Brandi watched White with casual interest; he was the only moving thing in our serene desert landscape at that moment.  I followed the old horse with a keener eye; here was a fellow geezer, still alert and alive and taking his pleasure from the land where he had lived and worked his lifetime.  Go for it, Old White, whatever,  and wherever,  “it” might be.  Go for it.

We weren’t far from the last vestiges of an old wagon road down which my son, David, and I had ridden mountain bikes toward  the old Butterfield Trail, looking for the ruins of one of the forts on its route.  We knew it was out there somewhere, but we both lost tires to the cacti and had to turn back.  A sheriff’s car was waiting beside the truck when we walked the bikes back to the main road.  “You guys OK?” the deputy asked as we approached.  “OK,” we said, “except for punctured tires.”  We added by way of explanation, “we were looking for the old fort on the Butterfield Trail.”  “Did you find it?” he asked.  “Nope.”  “Better luck next time,” he said, and drove off.

There was a next time and we did have better luck.  Poked around the ruins for half a day or so, taking pictures and wondering how it must have been, riding that stage through Indian country, less than a day’s journey from the site of the Cook Mountain massacre.

I’ve reached that age of awareness that each visit to a favorite place might be my last.  I tend to linger longer, savoring what’s there.  Today I had an urge to hike down that old wagon rut, find the remains of that old fort, relive the joy of discovery that David and I experienced — how long ago?  Can’t remember exactly.

But the metal replacement hip was hurting, and the failing hip on the other side as well.  The sun settles quickly behind the western mountains these shortening days.  Suddenly it’s no country for old men.

Brandi and I drove slowly past the field where we’d seen Old White.  He wasn’t there.  I know that somewhere between the road and Broad Canyon there’s a cattle tank and an old corral and some other amenities for ranch horses.  There’s still plenty of browse between here and there.

What more could an old horse want?

We Failed Franklin's Challenge

Alas, Dr.
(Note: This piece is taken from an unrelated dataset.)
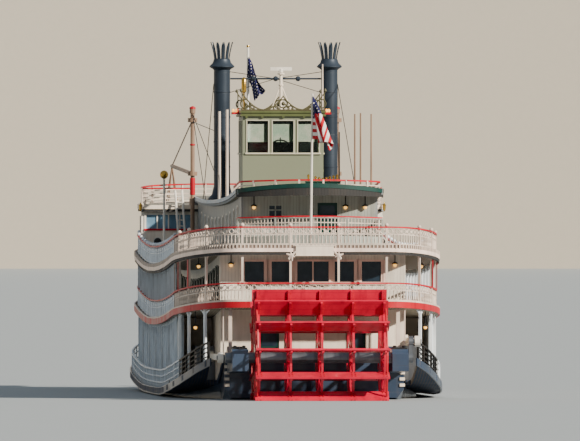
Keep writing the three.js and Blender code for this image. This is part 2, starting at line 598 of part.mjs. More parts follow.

Franklin, we did not keep the republic you bequeathed to us. It has been swept away in  bitter tides of war, ignorance, corruption, apathy, greed, hatred and self-deceit. It cannot be restored.

Each of these tides, in its own manner, lethally eroded the ideal of the republic.  In creating the most monstrous war machine in history, we have remolded our nation into an oligarchy of warlords. Militarism and all its appurtenances have become so rich and powerful a force in the United States that it can never be turned back. Only this week, the military industrial complex itself gave us the material for a metaphor. From Bath, Maine, the largest destroyer ever built for the U.S. Navy began to navigate the winding Kennebec River toward the open ocean for sea trials — the 600-foot, 15,000-ton USS Zumwalt. Imagine, if you can, 100 brave swimmers, pushing against her prow, trying to shove her back to port.  Now imagine a tenfold increase in the size and power of the ship, and a reduction of the number of swimmers to ten. The swimmers’ chances of stopping and reversing the course of that monstrous ship are roughly the equivalent of the hopes for success of a peace movement in the former republic of the United States.

In willful ignorance we heard but did not heed the warning, 54 years ago, of an outgoing president against this monster aborning.

Concurrently, our civic apathy enabled ever growing corruption in government at every level.  The republic formed by Dr. Franklin and his peers in that Philadelphia hall envisioned a process by which laws would be fashioned by direct representatives of the people, elected by the people and responsible to the people.  Today, laws are made in secret by a non-government entity created and funded by multi-billionaires such as the Kochs, then handed to bought-and-paid-for office holders for a rite of passage that mocks democracy.  This process takes place at every level of government, enslaving The People in a system designed to perpetually enrich the oligarchs and their institutions while depriving the citizenry of even the most basic and necessary government protections.  Eventually, the common people will be seen only as fodder for the war machine.

Until the final takeover of everything by the oligarchy, a pretense of democratic form functions in the former republic.  We hold elections.  A few of us — too few — actually vote, driven by the self-deceit that our votes “count.”  Cut off by corporate media from the truth about our government and its policies, the electorate responds, as the oligarchs intend, to appeals to the basest facets of their nature.  Hate and its obverse image, fear, increasingly motivate the masses.  We fear “them” because their skin is not white, or they practice religions other than our sick version of Christianity, or they wear non-western clothing, or they speak funny languages. And so we vote for some bloviating demagogue named Walker or Rubio or Cruz or — heaven forefend! — Trump.

Thus, day by day, in ways large and small, does our ignorance feed our self-deceit, and our self-deceit serve the interests of our corporate masters, exponentially engorging their obscene fortunes, and debasing the lives of the commoners.

In his historic warning 54 years ago, Dwight Eisenhower urged us to always be cognizant of “the need to maintain balance in and among national programs -- balance between the private and the public economy, balance between cost and hoped for advantage -- balance between the clearly necessary and the comfortably desirable; balance between our essential requirements as a nation and the duties imposed by the nation upon the individual; balance between actions of the moment and the national welfare of the future.” 

When we lost that balance we began to lose Dr. Franklin’s republic.

And this is the final irony: if somehow we shed the yoke of ignorance and sought through massive rebellion to change the things that are, our rebellion must fail, suppressed by the massive, militarized police state we have allowed to grow up around us.